Тогда я объявила матери, что у меня бубонная чума, и на три дня осталась в постели, лежа под одеялом и мечтая чудесным образом пропустить лет десять-пятнадцать, когда моя жизнь станет более приятной.
Увидев Шэя, я испытала непреодолимое искушение сделать то же самое. Если я скажусь больной на время вынесения вердикта, будет ли это означать, что истец по умолчанию проиграет?
Тем не менее, вместо того чтобы поехать домой, я почему-то поехала в противоположном направлении, свернув к отделению скорой помощи. Я чувствовала себя настолько ошарашенной, что это смахивало на клинический случай. Но не думаю, что даже самый способный врач может исцелить прозревшего скептика: вопреки своей уверенности я не могла разорвать эмоциональную связь со своим клиентом. Я говорила себе, что дело не в проблеме смертной казни в Америке. И не в моей адвокатской карьере. Дело в человеке, сидящем рядом со мной, – человеке, чей запах я научилась узнавать (шампунь «Хед энд шоулдерс» и резкое хозяйственное мыло), чей голос стал мне знакомым (грубый, как наждачная бумага, с запинающимися словами), – и этот человек очень скоро умрет. Я не так уж хорошо знала Шэя Борна, но это не означало, что, уйдя из жизни, он не оставит в моей жизни пустоту.

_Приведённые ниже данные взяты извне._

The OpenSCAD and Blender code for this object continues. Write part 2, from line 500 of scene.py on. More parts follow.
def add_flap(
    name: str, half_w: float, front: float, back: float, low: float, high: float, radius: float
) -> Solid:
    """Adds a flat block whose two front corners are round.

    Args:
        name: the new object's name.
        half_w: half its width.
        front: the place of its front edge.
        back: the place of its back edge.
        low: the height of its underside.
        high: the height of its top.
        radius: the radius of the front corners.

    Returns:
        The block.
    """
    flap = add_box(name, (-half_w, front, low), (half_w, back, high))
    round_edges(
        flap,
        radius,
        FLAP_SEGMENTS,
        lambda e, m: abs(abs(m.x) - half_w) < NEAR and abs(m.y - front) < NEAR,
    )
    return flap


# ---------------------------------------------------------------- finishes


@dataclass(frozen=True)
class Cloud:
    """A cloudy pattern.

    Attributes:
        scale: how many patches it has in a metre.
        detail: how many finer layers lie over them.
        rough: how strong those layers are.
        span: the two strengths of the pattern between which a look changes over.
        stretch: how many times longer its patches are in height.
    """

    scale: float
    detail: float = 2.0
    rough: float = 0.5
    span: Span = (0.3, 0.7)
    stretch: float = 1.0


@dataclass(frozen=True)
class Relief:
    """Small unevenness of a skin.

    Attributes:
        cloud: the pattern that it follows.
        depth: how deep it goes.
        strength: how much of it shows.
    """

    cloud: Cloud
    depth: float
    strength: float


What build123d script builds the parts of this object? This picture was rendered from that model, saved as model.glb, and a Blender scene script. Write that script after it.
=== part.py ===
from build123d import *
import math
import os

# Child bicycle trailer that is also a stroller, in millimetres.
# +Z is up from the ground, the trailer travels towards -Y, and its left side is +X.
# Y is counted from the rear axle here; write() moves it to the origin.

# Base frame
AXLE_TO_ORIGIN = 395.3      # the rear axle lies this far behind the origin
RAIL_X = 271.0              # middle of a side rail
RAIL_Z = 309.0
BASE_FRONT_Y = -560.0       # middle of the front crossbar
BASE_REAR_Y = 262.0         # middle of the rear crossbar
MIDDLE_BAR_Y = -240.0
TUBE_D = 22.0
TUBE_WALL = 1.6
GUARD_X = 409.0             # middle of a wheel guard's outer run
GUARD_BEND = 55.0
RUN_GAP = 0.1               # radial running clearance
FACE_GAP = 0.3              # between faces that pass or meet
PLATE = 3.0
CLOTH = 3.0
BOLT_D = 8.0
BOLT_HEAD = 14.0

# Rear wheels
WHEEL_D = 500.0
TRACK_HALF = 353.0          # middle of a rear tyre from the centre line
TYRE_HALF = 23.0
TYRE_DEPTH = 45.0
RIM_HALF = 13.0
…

– Мне нужно видеть доктора Галлахера, – заявила я дежурной медсестре. – Я его личный…
Кто?
Друг?
Подружка?
Преследователь?
Не успела медсестра отфутболить меня, как я увидела Кристиана. Он шел по коридору с коллегой и заметил меня. Я даже не сообразила, что делать дальше, а он уже стоял рядом.
– Что случилось, милая?
Так меня называл только отец. По этой причине и десяти другим я разревелась.
– Пойдем. – Кристиан обнял меня и повел в пустую приемную для родственников.

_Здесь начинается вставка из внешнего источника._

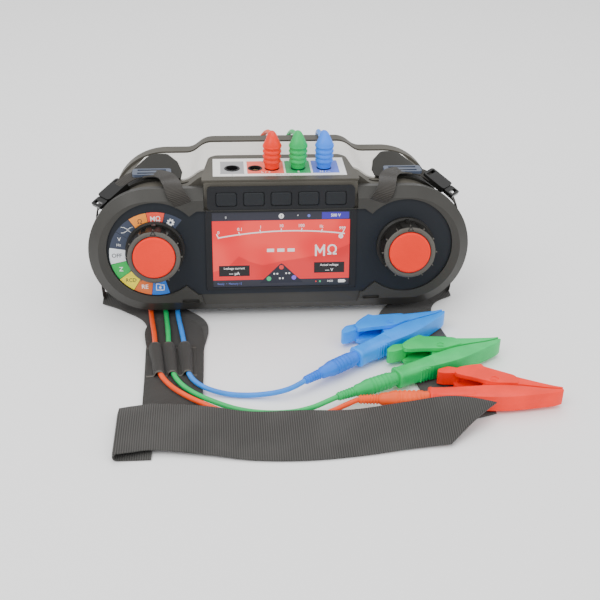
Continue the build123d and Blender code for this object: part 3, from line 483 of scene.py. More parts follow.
class Lead(Enum):
    """The three test leads: cord, boot and clip colours."""

    RED = "red"
    GREEN = "green"
    BLUE = "blue"

    @property
    def cord(self) -> Finish:
        """Finish of the cord."""
        code = {"red": "f2501c", "green": "0bb85e", "blue": "2f86e6"}[self.value]
        return Silicone(f"cord_{self.value}", srgb(code), f"lead_{self.value}", 0.36)

    @property
    def boot(self) -> Finish:
        """Finish of the boot behind the clip."""
        code = {"red": "fa5a1c", "green": "00bc60", "blue": "1a74e6"}[self.value]
        return Silicone(f"boot_{self.value}", srgb(code), f"lead_{self.value}", 0.42)

    @property
    def clip(self) -> Finish:
        """Finish of the clip's two mouldings."""
        code = {"red": "fa2c10", "green": "00c060", "blue": "1292ff"}[self.value]
        return Silicone(f"clip_{self.value}", srgb(code), f"clip_{self.value}", 0.34, 0.1)

    @property
    def plug(self) -> Finish:
        """Finish of the plug."""
        code = {"red": "f42c0c", "green": "00b45a", "blue": "2c80fa"}[self.value]
        return Silicone(f"plug_{self.value}", srgb(code), f"lead_{self.value}", 0.4)


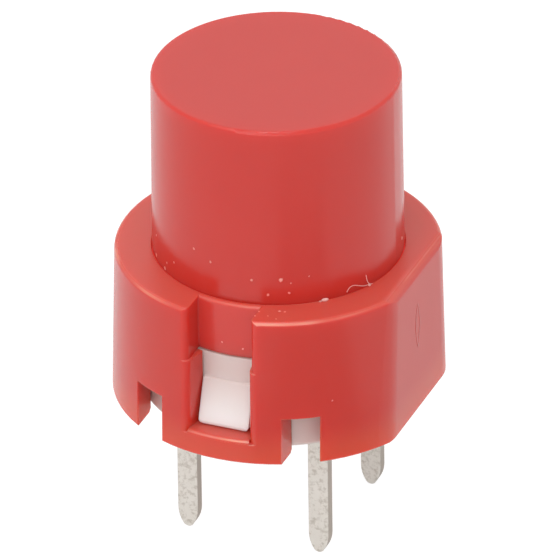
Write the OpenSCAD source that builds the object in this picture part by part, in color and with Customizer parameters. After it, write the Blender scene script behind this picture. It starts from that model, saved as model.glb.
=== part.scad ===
// Round momentary key switch for a circuit board: a hollow button slides in a latched housing
// and drives a snap dome through a spring and a pusher.
// Millimetres. The origin is on the axis in the plane of the housing rim, which sits on the board.
// +Z points up to the button, -Y to the front latch, +X to the flat on the housing.

/* [Button] */
// Diameter of the button where it runs in the collar
button_d = 9.05; // [7.5:0.05:11]
// How much narrower the button's diameter is at its top
button_taper = 0.10; // [0:0.01:0.3]
// How far the button stands above the housing when released
button_proud = 6.95; // [4:0.05:9]
// Thickness of the button's roof
button_roof = 1.0; // [0.6:0.05:1.5]
// Wall of the button's lower skirt
button_wall = 0.6; // [0.45:0.05:0.8]
// Radius on the button's top edge
button_edge = 0.13; // [0.05:0.01:0.4]
// Travel of the button
travel = 0.9; // [0.6:0.01:1.1]
// Height of the retaining hooks
hook_h = 0.65; // [0.5:0.05:0.8]
// Width of the retaining hooks
hook_w = 1.5; // [1:0.05:2]
// How far the skirt reaches below the hooks
skirt_below = 0.12; // [0.1:0.01:0.2]
// Directions of the retaining hooks
hook_angles = [45, 135, 225, 315];

/* [Housing] */
// Height of the skirt, from the rim to the underside of the collar
skirt_h = 3.65; // [3:0.05:4.5]
// Height of the collar
collar_h = 2.1; // [1.6:0.05:2.6]
// Thickness of the collar, outside the bore
collar_wall = 1.325; // [1.1:0.005:1.7]
// How much wider the rim's radius is than the top's
body_draft = 0.16; // [0.05:0.01:0.3]
// Wall of the skirt at the rim
skirt_wall = 0.94; // [0.7:0.01:1.1]
// Radius on the housing's top edge
body_edge = 0.18; // [0.05:0.01:0.3]
// Chamfer on the rim's outer edge
rim_edge = 0.06; // [0.03:0.01:0.15]
// Depth of the flat, measured in from the top radius
flat_depth = 0.50; // [0.3:0.01:0.7]
// Wall behind the flat
flat_wall = 0.6; // [0.45:0.01:0.7]
// Radius on the upright corners of the flat
flat_corner = 1.8; // [0.5:0.05:2]
// Radius on the flat's top edge
flat_edge = 0.35; // [0.1:0.01:0.4]

/* [Latch] */
// Width of the groove down the collar
groove_w = 2.4; // [2:0.01:3]
// Angle between the sides of the window below it
latch_angle = 23; // [18:0.1:28]
// Angle of the thick wall on each side of the window
jamb_angle = 5.5; // [4:0.1:7]
// Thickness of the collar left behind the groove
groove_web = 0.225; // [0.18:0.005:0.4]
// Height of the bar under the latch window
bar_h = 0.92; // [0.7:0.01:1.1]
// Radius on the groove's upright outer edges
groove_edge = 0.25; // [0.1:0.01:0.3]
// Radius on the groove's top edge and the bar's outer edge
latch_edge = 0.14; // [0.05:0.01:0.16]
// How far the snap lugs stand out of the recess behind them
lug_reach = 0.55; // [0.45:0.01:0.7]
// Distance from the collar down to the top of the lug's ramp
lug_drop = 1.05; // [0.6:0.05:1.2]
// Distance from the middle to each rim notch
notch_from = 2.29; // [1.9:0.01:2.8]
// Width of the rim notches
notch_w = 1.22; // [0.8:0.01:1.5]
// Height of the rim notches
notch_h = 1.86; // [1:0.01:2]

/* [Base] */
// How far the base's underside sits above the rim
base_recess = 0.1; // [0.05:0.01:0.3]
// Thickness of the base's floor
floor_t = 1.2; // [1:0.05:1.4]
// Outer wall of the base
base_wall = 0.72; // [0.6:0.01:0.9]
// Depth of the recess that the snap lugs stand in
lug_recess = 0.17; // [0.12:0.01:0.25]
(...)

– Губернатор отказал в отсрочке казни Шэя, – сообщила я. – Умер лучший друг Шэя, и мне пришлось ему об этом сказать. И он умрет, Кристиан, потому что не разрешает искать новые улики для своего оправдания. – Я отодвинулась от него и, вытирая глаза рукавом, спросила: – Как ты справляешься с подобными обстоятельствами? Как можно выкинуть это из головы?

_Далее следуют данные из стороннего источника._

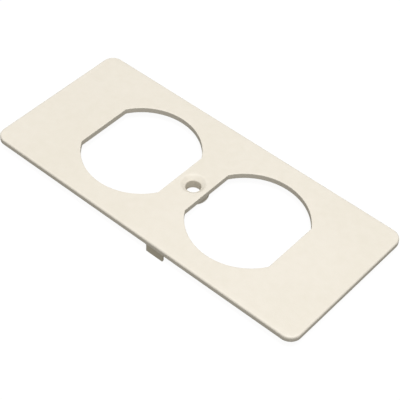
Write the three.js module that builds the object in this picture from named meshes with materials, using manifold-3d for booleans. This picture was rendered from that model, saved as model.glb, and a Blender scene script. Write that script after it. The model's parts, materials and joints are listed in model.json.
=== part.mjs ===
// Duplex cover plate for a narrow surface raceway: a flat moulded plate with two receptacle
// openings, a bushing for its cover screw, and two small clips that centre it on the raceway.
//
// Millimetres. +X runs along the plate, +Y across it, +Z out of its face. The origin is on the
// screw hole's axis, level with the tips of the clip legs, the plate's lowest points.

import * as THREE from 'three';
import { mergeVertices } from 'three/addons/utils/BufferGeometryUtils.js';
import Module from 'manifold-3d';

// Face plate.
const plateLength = 107.6;
const plateWidth = 47.8;
const plateThickness = 1.8;
const cornerRadius = 3.5;
const rimRadius = 0.6;              // softened edge round the top of the plate

// Two openings, each a circle cut by two flats, as every duplex receptacle face is.
const openingSpacing = 38.9;        // centre to centre
const openingRadius = 17.06;
const openingFlatDistance = 14.53;  // from an opening's centre to each of its flats

// Countersunk hole for a #6 cover screw, on the plate's centre.
const screwHoleRadius = 2.2;
const screwHeadRadius = 3.6;
const countersinkHalfAngle = THREE.MathUtils.degToRad(50);

// Bushing under the screw hole.
const bushingDepth = 2.1;           // from the plate's underside to the bushing's seat
const bushingRadius = 4.5;
const bushingChamfer = 0.3;

// Clips: a foot fixed under the plate, and a leg that hangs flush with the plate's long edge.
const clipCentreX = 7.4;
const clipWidth = 5.8;
const legDepth = 2.5;               // from the plate's underside to the leg's tip
const legThickness = 0.7;
const legLeadIn = 0.25;             // chamfer on the inner side of the leg's tip
const footReach = 6;
const footThickness = 0.9;
const footCornerRadius = 0.8;

// Clearance between neighbouring pieces.
const gap = 0.3;

// Roundness of the faceted curves, in segments.
const openingArcSegments = 36;
const cornerSegments = 8;
const rimSegments = 3;
const roundSegments = 48;

const underside = legDepth;
const faceLevel = underside + plateThickness;
const cutMargin = 1;                // how far a cutting solid runs past what it cuts
const mergeTolerance = 1e-4;

// Ivory plastic: finely textured on the plate, plain on the bushing, and a shade darker on the clips.
const plateIvory = { color: 0xf1ebdc, roughness: 0.5, metalness: 0 };
const bushingIvory = { color: 0xf1ebdc, roughness: 0.42, metalness: 0 };
const clipIvory = { color: 0xddd6c5, roughness: 0.42, metalness: 0 };

const wasm = await Module();
wasm.setup();

function solidFrom(geometry) {
  const bare = geometry.clone();
  bare.deleteAttribute('normal');
  bare.deleteAttribute('uv');
  const merged = mergeVertices(bare, mergeTolerance);
  const vertProperties = new Float32Array(merged.attributes.position.array);
  const triVerts = new Uint32Array(merged.index.array);
  return new wasm.Manifold(new wasm.Mesh({ numProp: 3, vertProperties, triVerts }));
}

function geometryFrom(solid) {
  const { vertProperties, triVerts } = solid.getMesh();
  const geometry = new THREE.BufferGeometry();
  geometry.setAttribute('position', new THREE.BufferAttribute(new Float32Array(vertProperties), 3));
  geometry.setIndex(new THREE.BufferAttribute(new Uint32Array(triVerts), 1));
  geometry.computeVertexNormals();
  return geometry;
}

function piece(name, geometry, look) {
  const mesh = new THREE.Mesh(geometry, new THREE.MeshStandardMaterial(look));
  mesh.name = name;
  return mesh;
}

// A rectangle with round corners, centred on the origin.
function roundedRectangle(length, width, radius) {
  const right = length / 2 - radius;
  const back = width / 2 - radius;
  const quarter = Math.PI / 2;
  const shape = new THREE.Shape();
  shape.absarc(right, back, radius, 0, quarter);
  shape.absarc(-right, back, radius, quarter, 2 * quarter);
  shape.absarc(-right, -back, radius, 2 * quarter, 3 * quarter);
  shape.absarc(right, -back, radius, 3 * quarter, 4 * quarter);
  return shape;
}

// The duplex opening: round at front and back, flat at both ends.
function openingOutline(centreX) {
  const flatAngle = Math.acos(openingFlatDistance / openingRadius);
  const shape = new THREE.Shape();
  shape.absarc(centreX, 0, openingRadius, flatAngle, Math.PI - flatAngle);
  shape.absarc(centreX, 0, openingRadius, Math.PI + flatAngle, 2 * Math.PI - flatAngle);
  return shape;
}

// A round solid about Z, from [radius, level] pairs that start and end on the axis or close up.
function turned(profile) {
  const points = profile.map(([radius, level]) => new THREE.Vector2(radius, level));
  return new THREE.LatheGeometry(points, roundSegments).rotateX(Math.PI / 2);
}

// The plate's blank: its lower rim is rounded too, but lies below the underside and is cut off.
function plateBlank() {
  const height = plateThickness + rimRadius + cutMargin;
  const blank = new THREE.ExtrudeGeometry(roundedRectangle(plateLength, plateWidth, cornerRadius), {
    depth: height - 2 * rimRadius,
    curveSegments: cornerSegments,
    bevelThickness: rimRadius,
    bevelSize: rimRadius,
    bevelOffset: -rimRadius,
    bevelSegments: rimSegments,
  });
  blank.translate(0, 0, faceLevel - height + rimRadius);
  return solidFrom(blank);
}

function belowUnderside() {
  const depth = 2 * (rimRadius + cutMargin);
  const box = new THREE.BoxGeometry(2 * plateLength, 2 * plateWidth, depth);
  box.translate(0, 0, underside - depth / 2);
  return solidFrom(box);
}

function openingCutter(centreX) {
  const cutter = new THREE.ExtrudeGeometry(openingOutline(centreX), {
    depth: plateThickness + 2 * cutMargin,
    curveSegments: openingArcSegments,
    bevelEnabled: false,
  });
  cutter.translate(0, 0, underside - cutMargin);
  return solidFrom(cutter);
}

function countersinkCutter() {
  const slope = 1 / Math.tan(countersinkHalfAngle);
  const coneDepth = (screwHeadRadius - screwHoleRadius) * slope;
  return solidFrom(turned([
    [0, underside - cutMargin],
    [screwHoleRadius, underside - cutMargin],
    [screwHoleRadius, faceLevel - coneDepth],
    [screwHeadRadius + cutMargin / slope, faceLevel + cutMargin],
    [0, faceLevel + cutMargin],
  ]));
}

function facePlate() {
  const solid = plateBlank()
    .subtract(belowUnderside())
    .subtract(openingCutter(-openingSpacing / 2))
    .subtract(openingCutter(openingSpacing / 2))
    .subtract(countersinkCutter());
  return piece('face_plate', geometryFrom(solid), plateIvory);
}

// A ring with a chamfered outer edge at its seat, which bears on the receptacle's strap.
function screwBushing() {
  const top = underside - gap;
  const seat = underside - bushingDepth;
  const ring = turned([
    [screwHoleRadius, seat],
    [bushingRadius - bushingChamfer, seat],
    [bushingRadius, seat + bushingChamfer],
    [bushingRadius, top],
    [screwHoleRadius, top],
    [screwHoleRadius, seat],
  ]);
  return piece('screw_bushing', ring, bushingIvory);
}

// The foot is a pad flat under the plate, behind the leg.
function clipFoot(name) {
  const pad = new THREE.ExtrudeGeometry(roundedRectangle(clipWidth, footReach, footCornerRadius), {
    depth: footThickness,
    curveSegments: cornerSegments,
    bevelEnabled: false,
  });
  const foot = piece(name, pad, clipIvory);
  const outerEnd = -plateWidth / 2 + legThickness + gap;
  foot.position.set(clipCentreX, outerEnd + footReach / 2, underside - gap - footThickness);
  return foot;
}

// The leg's section is drawn in the YZ plane and drawn out along X.
function clipLeg(name) {
  const top = underside - gap;
  const section = new THREE.Shape();
  section.moveTo(0, 0);
  section.lineTo(legThickness - legLeadIn, 0);
  section.lineTo(legThickness, legLeadIn);
  section.lineTo(legThickness, top);
  section.lineTo(0, top);
  const bar = new THREE.ExtrudeGeometry(section, { depth: clipWidth, bevelEnabled: false });
  const alongX = new THREE.Matrix4().makeBasis(
    new THREE.Vector3(0, 1, 0),
    new THREE.Vector3(0, 0, 1),
    new THREE.Vector3(1, 0, 0),
  );
  bar.applyMatrix4(alongX);
  const leg = piece(name, bar, clipIvory);
  leg.position.set(clipCentreX - clipWidth / 2, -plateWidth / 2, 0);
  return leg;
}

function clip(side, turn) {
  const group = new THREE.Group();
  group.add(clipFoot(`${side}_clip_foot`), clipLeg(`${side}_clip_leg`));
  group.rotation.z = turn;
  return group;
}

const coverPlate = new THREE.Group();
coverPlate.add(facePlate(), screwBushing(), clip('front', 0), clip('rear', Math.PI));

export default coverPlate;
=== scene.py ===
# Looks for the duplex cover plate: a narrow ivory moulding with two receptacle openings, a
# bushing for its cover screw and two small spring clips. Every piece is built in metres, in the
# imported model's own frame: +X along the plate, +Z out of its face, z = 0 at the clip legs' tips.

import json
import math

import bmesh
import bpy
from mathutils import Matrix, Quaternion, Vector
from mathutils.geometry import delaunay_2d_cdt
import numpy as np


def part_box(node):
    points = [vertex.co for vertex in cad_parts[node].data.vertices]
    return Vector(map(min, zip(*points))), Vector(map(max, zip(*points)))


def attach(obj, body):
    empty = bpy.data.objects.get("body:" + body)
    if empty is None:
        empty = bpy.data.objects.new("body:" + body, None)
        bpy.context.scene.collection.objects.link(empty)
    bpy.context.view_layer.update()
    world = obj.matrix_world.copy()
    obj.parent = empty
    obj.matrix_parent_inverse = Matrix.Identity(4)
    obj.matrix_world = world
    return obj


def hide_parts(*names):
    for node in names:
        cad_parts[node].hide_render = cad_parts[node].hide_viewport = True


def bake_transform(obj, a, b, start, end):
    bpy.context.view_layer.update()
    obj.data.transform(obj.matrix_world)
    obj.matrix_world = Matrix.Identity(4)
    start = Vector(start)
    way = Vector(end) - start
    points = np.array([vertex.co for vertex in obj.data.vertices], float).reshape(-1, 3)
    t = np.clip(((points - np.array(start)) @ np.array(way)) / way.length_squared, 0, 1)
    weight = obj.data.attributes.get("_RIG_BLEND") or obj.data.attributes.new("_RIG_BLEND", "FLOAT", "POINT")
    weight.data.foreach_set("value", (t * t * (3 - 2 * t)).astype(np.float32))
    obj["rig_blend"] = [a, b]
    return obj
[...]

– Первой пациенткой, умершей у меня на столе, была женщина семидесяти четырех лет, которую привезли с жалобами на боль в животе после ужина в шикарном лондонском ресторане. Через полчаса после начала операции она отключилась, и мы не смогли реанимировать ее. Когда я вышел в приемную, чтобы сообщить ее мужу, тот лишь молча смотрел на меня. Наконец я спросил его, есть ли у него вопросы, и он сказал, что повел жену на ужин отпраздновать пятидесятилетний юбилей их свадьбы… Ту ночь я просидел в морге рядом с ее телом. Глупо, конечно, но я подумал, что человек не заслуживает того, чтобы в пятидесятую годовщину свадьбы провести ночь в одиночестве.